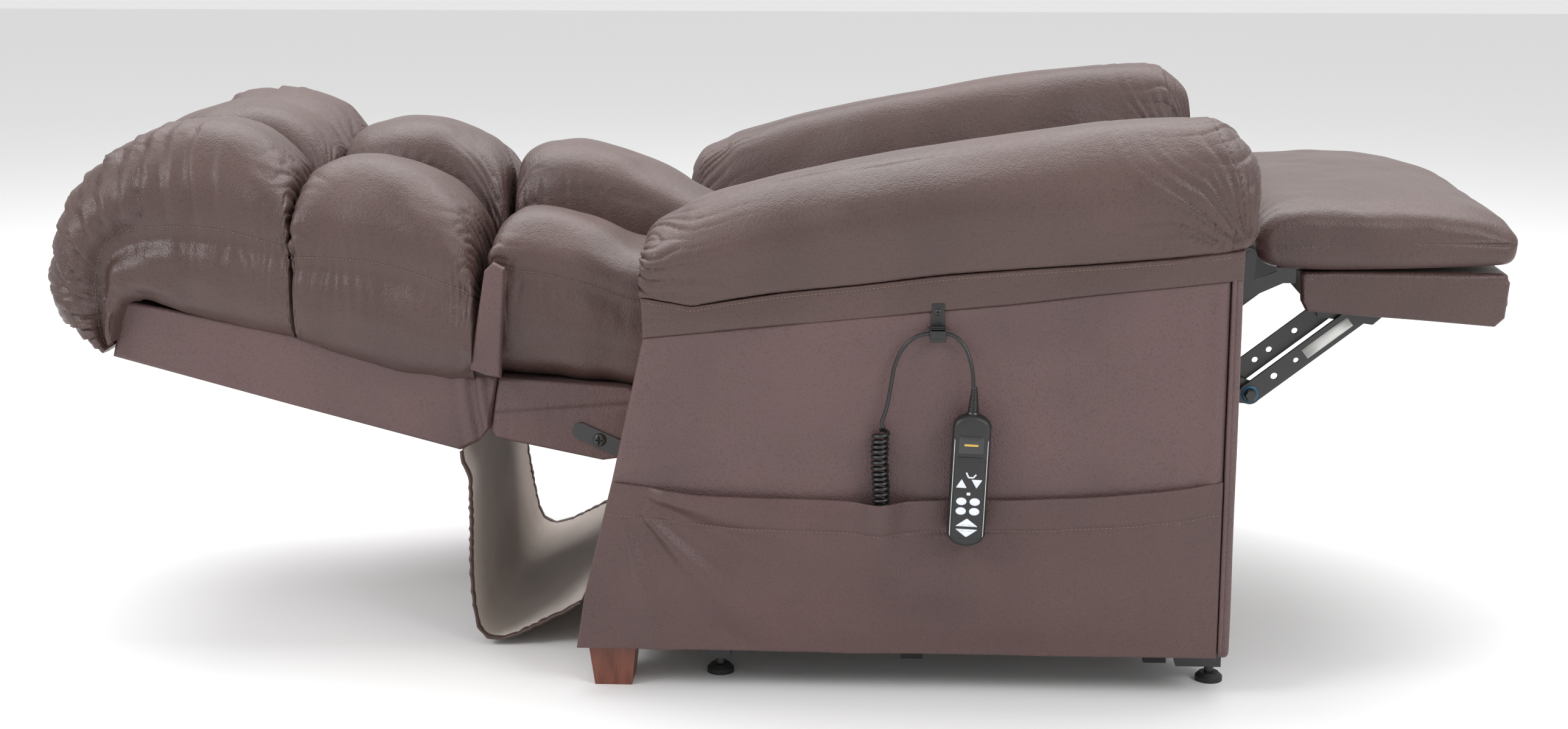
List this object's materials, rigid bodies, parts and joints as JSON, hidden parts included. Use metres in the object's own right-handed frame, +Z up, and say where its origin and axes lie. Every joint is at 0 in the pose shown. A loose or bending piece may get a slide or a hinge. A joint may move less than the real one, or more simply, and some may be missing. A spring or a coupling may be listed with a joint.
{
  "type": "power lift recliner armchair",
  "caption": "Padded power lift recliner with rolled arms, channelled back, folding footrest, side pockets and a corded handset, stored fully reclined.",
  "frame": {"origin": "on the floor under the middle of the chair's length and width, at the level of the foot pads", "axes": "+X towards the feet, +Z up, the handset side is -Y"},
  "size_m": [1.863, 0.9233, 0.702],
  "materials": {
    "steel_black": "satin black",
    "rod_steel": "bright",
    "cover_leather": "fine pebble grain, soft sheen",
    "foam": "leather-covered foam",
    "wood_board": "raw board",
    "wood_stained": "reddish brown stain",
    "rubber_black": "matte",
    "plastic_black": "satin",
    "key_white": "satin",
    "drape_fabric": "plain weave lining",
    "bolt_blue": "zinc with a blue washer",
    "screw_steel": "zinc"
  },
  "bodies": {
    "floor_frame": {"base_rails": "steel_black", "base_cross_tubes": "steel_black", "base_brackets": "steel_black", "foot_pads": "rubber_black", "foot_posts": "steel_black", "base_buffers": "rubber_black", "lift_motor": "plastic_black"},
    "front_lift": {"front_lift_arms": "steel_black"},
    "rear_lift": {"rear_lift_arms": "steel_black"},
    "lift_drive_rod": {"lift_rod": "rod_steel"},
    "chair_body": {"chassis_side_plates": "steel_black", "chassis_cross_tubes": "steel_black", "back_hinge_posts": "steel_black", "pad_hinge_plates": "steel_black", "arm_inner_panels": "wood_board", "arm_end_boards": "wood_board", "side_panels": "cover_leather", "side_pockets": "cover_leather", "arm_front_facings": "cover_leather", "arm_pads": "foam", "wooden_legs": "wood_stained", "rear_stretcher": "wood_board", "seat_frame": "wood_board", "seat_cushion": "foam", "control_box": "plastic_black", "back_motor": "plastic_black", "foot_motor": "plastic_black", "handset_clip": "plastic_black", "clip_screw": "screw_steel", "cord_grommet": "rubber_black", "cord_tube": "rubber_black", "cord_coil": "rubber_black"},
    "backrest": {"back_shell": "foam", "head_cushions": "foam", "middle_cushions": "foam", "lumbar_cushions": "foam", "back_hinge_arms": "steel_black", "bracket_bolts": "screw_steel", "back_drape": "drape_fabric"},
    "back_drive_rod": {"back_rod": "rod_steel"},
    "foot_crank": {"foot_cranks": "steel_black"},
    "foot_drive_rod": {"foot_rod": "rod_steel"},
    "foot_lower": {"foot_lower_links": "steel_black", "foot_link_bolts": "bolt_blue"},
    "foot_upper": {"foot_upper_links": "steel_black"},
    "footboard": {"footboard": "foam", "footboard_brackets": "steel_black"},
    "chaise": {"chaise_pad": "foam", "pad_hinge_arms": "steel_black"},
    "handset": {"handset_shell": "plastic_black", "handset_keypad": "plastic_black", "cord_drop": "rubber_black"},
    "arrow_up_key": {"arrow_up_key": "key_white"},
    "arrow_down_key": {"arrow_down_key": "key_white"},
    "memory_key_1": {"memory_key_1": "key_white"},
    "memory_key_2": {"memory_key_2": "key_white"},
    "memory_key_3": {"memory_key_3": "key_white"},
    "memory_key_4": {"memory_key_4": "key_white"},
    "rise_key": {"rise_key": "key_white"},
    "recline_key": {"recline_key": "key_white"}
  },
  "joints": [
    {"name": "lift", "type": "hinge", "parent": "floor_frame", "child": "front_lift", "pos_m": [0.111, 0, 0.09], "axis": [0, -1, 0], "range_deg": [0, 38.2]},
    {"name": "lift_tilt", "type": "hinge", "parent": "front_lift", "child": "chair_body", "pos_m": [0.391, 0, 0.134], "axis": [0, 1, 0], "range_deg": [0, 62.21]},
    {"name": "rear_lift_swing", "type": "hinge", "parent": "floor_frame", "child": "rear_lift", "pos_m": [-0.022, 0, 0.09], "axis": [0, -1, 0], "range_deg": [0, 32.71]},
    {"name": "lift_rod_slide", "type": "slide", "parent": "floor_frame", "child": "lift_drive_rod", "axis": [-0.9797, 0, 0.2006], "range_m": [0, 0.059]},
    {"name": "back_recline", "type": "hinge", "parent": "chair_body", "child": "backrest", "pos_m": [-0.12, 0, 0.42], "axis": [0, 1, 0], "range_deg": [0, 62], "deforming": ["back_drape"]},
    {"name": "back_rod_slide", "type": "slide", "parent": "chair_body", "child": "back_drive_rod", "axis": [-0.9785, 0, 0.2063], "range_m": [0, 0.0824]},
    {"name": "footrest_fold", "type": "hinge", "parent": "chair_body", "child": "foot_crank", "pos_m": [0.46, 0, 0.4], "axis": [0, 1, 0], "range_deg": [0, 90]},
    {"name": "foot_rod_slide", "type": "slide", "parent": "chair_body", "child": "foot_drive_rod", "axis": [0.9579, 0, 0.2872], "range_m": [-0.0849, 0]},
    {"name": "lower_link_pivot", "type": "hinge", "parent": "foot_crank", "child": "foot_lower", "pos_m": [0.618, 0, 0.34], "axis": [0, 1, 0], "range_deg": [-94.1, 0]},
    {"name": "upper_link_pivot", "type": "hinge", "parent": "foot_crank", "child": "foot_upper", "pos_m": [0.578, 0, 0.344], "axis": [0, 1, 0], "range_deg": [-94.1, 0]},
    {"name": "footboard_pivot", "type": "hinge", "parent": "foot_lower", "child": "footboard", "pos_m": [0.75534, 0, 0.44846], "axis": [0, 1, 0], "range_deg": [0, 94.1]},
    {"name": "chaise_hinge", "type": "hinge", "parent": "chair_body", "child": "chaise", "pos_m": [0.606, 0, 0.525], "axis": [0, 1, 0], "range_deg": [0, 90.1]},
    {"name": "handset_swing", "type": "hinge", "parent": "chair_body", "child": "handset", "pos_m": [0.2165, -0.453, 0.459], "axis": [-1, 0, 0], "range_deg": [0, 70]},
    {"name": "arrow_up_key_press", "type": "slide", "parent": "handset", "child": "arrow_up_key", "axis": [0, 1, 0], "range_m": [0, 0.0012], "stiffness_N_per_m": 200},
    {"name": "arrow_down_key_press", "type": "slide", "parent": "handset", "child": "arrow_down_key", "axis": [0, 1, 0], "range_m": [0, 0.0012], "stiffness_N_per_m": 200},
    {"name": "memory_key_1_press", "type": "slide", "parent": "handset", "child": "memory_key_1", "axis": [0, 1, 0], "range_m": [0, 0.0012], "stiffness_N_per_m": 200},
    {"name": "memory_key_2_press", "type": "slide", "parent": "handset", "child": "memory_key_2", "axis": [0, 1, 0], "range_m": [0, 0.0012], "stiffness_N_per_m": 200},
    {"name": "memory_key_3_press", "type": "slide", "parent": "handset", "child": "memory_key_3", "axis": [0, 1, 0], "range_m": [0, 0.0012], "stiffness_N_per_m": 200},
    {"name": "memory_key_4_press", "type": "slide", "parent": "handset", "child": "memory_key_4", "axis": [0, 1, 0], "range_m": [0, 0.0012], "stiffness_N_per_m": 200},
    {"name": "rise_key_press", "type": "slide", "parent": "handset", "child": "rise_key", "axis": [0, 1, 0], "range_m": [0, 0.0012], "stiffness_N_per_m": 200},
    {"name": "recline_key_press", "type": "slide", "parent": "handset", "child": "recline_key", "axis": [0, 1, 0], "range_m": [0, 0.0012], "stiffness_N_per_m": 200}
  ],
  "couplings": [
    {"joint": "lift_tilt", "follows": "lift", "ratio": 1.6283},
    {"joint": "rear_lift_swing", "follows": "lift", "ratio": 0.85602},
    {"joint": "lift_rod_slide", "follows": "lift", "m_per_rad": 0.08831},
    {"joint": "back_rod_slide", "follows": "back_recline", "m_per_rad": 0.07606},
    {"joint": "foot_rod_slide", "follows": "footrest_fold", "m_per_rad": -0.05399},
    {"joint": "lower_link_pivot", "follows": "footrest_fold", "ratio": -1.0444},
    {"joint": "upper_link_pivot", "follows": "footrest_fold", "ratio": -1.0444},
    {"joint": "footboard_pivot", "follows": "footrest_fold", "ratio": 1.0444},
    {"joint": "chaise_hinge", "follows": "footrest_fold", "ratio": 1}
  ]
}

━━━━

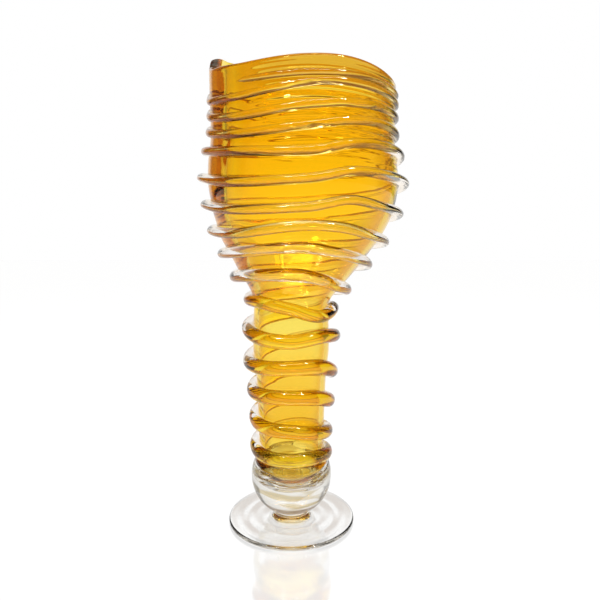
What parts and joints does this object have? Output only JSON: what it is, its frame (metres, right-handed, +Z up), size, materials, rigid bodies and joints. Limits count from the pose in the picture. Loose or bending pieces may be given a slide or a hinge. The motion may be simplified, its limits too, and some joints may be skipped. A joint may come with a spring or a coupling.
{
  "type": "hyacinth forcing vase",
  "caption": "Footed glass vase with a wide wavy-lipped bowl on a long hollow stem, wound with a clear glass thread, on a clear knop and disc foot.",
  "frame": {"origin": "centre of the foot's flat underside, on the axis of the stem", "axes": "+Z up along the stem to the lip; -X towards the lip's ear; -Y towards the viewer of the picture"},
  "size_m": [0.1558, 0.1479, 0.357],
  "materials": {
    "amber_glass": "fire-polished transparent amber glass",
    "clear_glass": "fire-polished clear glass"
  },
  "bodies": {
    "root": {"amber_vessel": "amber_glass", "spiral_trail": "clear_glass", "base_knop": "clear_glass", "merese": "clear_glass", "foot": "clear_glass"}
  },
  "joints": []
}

━━━━

» Exercise brief
Show every line of the listing in which the string "picture" can be found.

» Final result
What parts and joints does this object have? Output only JSON: what it is, its frame (metres, right-handed, +Z up), size, materials, rigid bodies and joints. Limits count from the pose in the picture. Loose or bending pieces may be given a slide or a hinge. The motion may be simplified, its limits too, and some joints may be skipped. A joint may come with a spring or a coupling.
  "frame": {"origin": "centre of the foot's flat underside, on the axis of the stem", "axes": "+Z up along the stem to the lip; -X towards the lip's ear; -Y towards the viewer of the picture"},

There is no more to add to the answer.